Sin embargo, el pueblo de París no olvidó ni perdonó la masacre del Campo de Marte. Un año antes, Lafayette y Bailly habían sido adorados como campeones de la Revolución. Ahora, los sucesos del 17 de julio eran manchas oscuras en sus reputaciones que nunca se borrarían del todo. Lafayette ya no era visto como el héroe audaz que lo había arriesgado todo para luchar por la libertad en la Guerra de la Independencia, sino que ahora el pueblo lo veía con desconfianza y luego se convertiría en un blanco popular de los discursos incendiarios de Robespierre y Danton. Aunque Lafayette recibió el mando de un ejército en 1792, la presión de los jacobinos lo hizo huir de Francia, lo que le llevó a ser arrestado en los Países Bajos austríacos mientras intentaba reservar un pasaje a Estados Unidos. Pasaría la mayor parte del resto de la Revolución en una prisión austríaca. Bailly, por su parte, no tuvo tanta suerte. Tras renunciar a la alcaldía en noviembre de 1791, se trasladó a Nantes, pero posteriormente fue reconocido y encarcelado. El 12 de noviembre de 1793 fue guillotinado, principalmente por su papel en la masacre. Fue ejecutado en el Campo de Marte.

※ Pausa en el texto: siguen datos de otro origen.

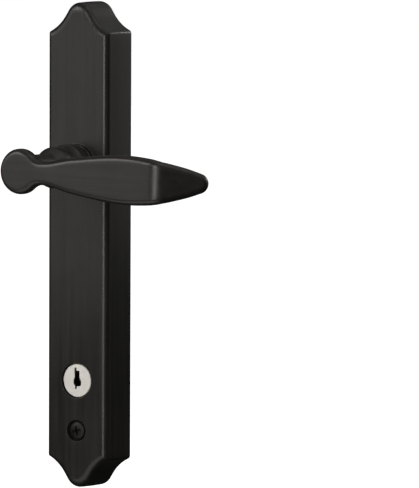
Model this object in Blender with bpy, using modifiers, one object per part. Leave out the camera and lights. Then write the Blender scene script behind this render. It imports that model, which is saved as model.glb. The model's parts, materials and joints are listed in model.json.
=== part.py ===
"""Outside lever plate of a screen door latch.

Every piece is drawn in the door frame: x to the right, y up, z out of the door towards the person
who opens it, with the lever's axis at x = y = 0 and the door's face at z = 0. The door_frame empty
turns that frame so that y stands up along the world's +Z and z looks along -Y.
"""

import bmesh
import bpy
import numpy as np
from math import asin, atan2, ceil, cos, degrees, pi, radians, sin, sqrt, tan

MM = 0.001

# Clearances
GAP = 0.3 * MM
OVERLAP = 0.6 * MM

# Escutcheon plate, a hollow die casting with ogee ends
PLATE_DEPTH = 18.4 * MM
PLATE_HALF_WIDTH = 16.1 * MM
PLATE_TOP = 71.85 * MM
PLATE_BOTTOM = -142.2 * MM
FRONT_WALL = 2.6 * MM
SIDE_WALL = 2.4 * MM
WALL_DRAFT = 0.3 * MM
EDGE_ROUND = 0.5 * MM
BEVEL_RADIUS = 4.15 * MM
BEVEL_START = radians(38.0)
FLANK_BULGE = 0.7 * MM
FLANK_PEAK = 0.85
BACK_ROUND = 0.8 * MM
END_APEX_RADIUS = 6.8 * MM
END_SLOPE = radians(56.5)
END_RUN = 1.6 * MM
END_SETBACK = 0.52
END_CROWN_LOSS = 0.55
SHOULDER_SLOPE = radians(26.5)
SHOULDER_RADIUS = 1.1 * MM
SHARPEST_SHOULDER = 0.3 * MM
RIB_THICKNESS = 1.6 * MM
RIB_FOOT = 8.0 * MM
RIB_PLACES = (45.0 * MM, -49.0 * MM)

# Lever hub on the plate and its bush
HUB_RING_RADIUS = 9.75 * MM
HUB_RING_HEIGHT = 2.2 * MM
HUB_RING_EDGE = 0.5 * MM
HUB_BOSS_RADIUS = 10.0 * MM
HUB_BOSS_LENGTH = 6.4 * MM
SHANK_RADIUS = 6.3 * MM
BUSH_WALL = 1.25 * MM
BUSH_FLANGE_RADIUS = 9.6 * MM
BUSH_FLANGE = 1.0 * MM

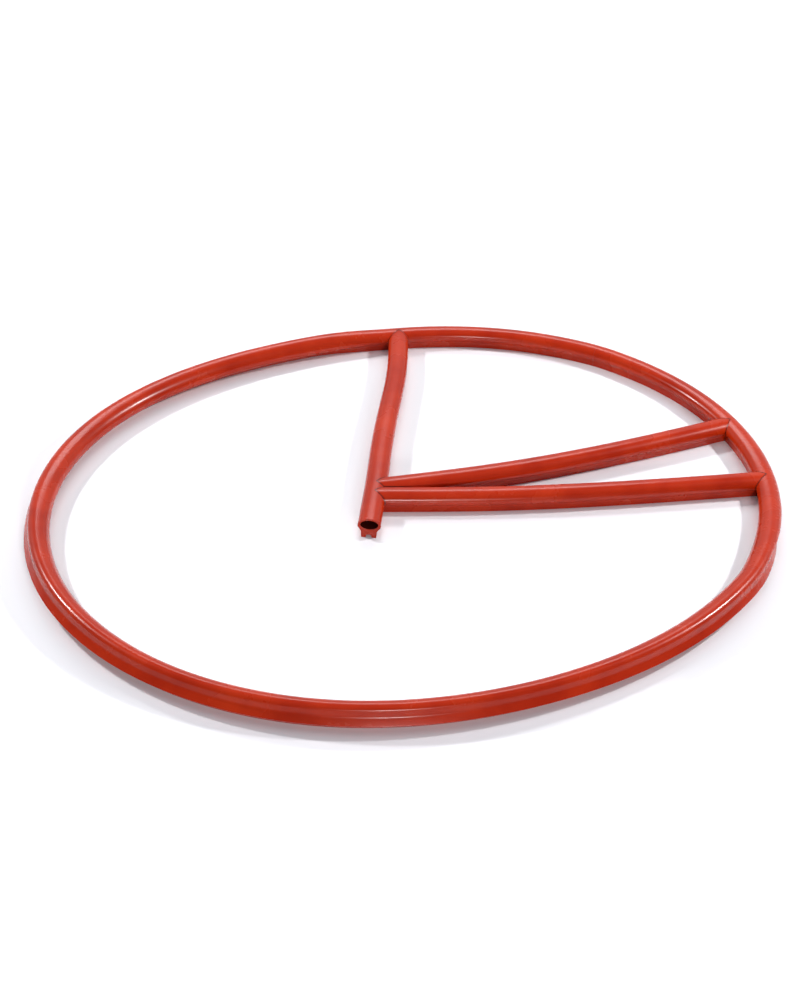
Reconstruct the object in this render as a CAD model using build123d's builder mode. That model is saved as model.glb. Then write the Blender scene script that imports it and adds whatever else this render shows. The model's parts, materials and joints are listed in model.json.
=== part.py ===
"""Spliced silicone bulb seal: a hollow cord bent into an oval ring, with three tee-jointed cords inside.

Every cord is the same extrusion, a wide hollow bulb on a narrower slotted foot. The ring is closed
from two lengths with butt splices. Each inner cord ends in a spear point that sits in a vee notch of
the cord it meets, and a thin film of cured silicone bonds every joint. The seal lies on the floor,
foot down along its right side, and its free left arc leans over so that the foot swings outward.
"""

import os
from math import cos, degrees, radians, sin, sqrt

from build123d import *

os.makedirs("parts", exist_ok=True)

# Extrusion, millimetres. Heights are measured from the floor up an upright cord.
bulb_width = 40.0
cord_height = 39.5
widest_height = 24.5
shoulder_radius = 6.8
underside_slope = 35.0
neck_width = 27.6
neck_height = 13.5
foot_width = 25.6
slot_width = 9.8
slot_height = 6.2
slot_crown = 1.6
bore_width = 31.0
bore_height = 18.3
bore_lift = 2.1

# Ring in plan: a round ring, pushed out into an oval, and very slightly egg-shaped.
ring_mean_radius = 596.0
oval_swing = 64.0
oval_axis = 29.2
egg_swing = 3.0
egg_axis = 60.0

# The ring kinks outward a little at each butt splice, and settles again within a few degrees.
splice_swell = 3.0
splice_spread = 6.0

# Lean of the ring's free arc, as (bearing, lean) in degrees, with the foot swung outward.
lean_stations = ((97, 0), (117, 29), (150, 31), (190, 36), (222, 50), (290, 48), (340, 42), (367, 0))

# Joints round the ring, as bearings from +X, and along the rear cord.
upper_splice_bearing = 57.0
side_splice_bearing = -17.5
rear_tee_bearing = 96.5
upper_tee_bearing = 26.4
lower_tee_bearing = 10.1
hub_upper = (-73.0, -1.0)
hub_lower = (-74.0, -29.0)
open_end = (-76.8, -116.0)
film = 0.8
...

Junto con la fuga a Varennes, la masacre del Campo de Marte marcó un punto de inflexión en la Revolución francesa. Presa del pánico por la traición del rey, el pueblo comenzó a cuestionar la utilidad de la futura constitución para proteger sus derechos. Estas dudas no hicieron más que ampliarse cuando los soldados de la Guardia Nacional, aparentemente para protegerlos, acribillaron a ciudadanos desarmados por orden de hombres a los que admiraban. La masacre, por lo tanto, tuvo el efecto de completar lo que Varennes había comenzado, cambiando la marea de la opinión pública lejos del rey y sus aliados. Si bien muchos habían visto el fin de la Revolución, ahora no había vuelta atrás. La Revolución todavía tenía un largo camino por recorrer, y sus días más oscuros todavía estaban por llegar.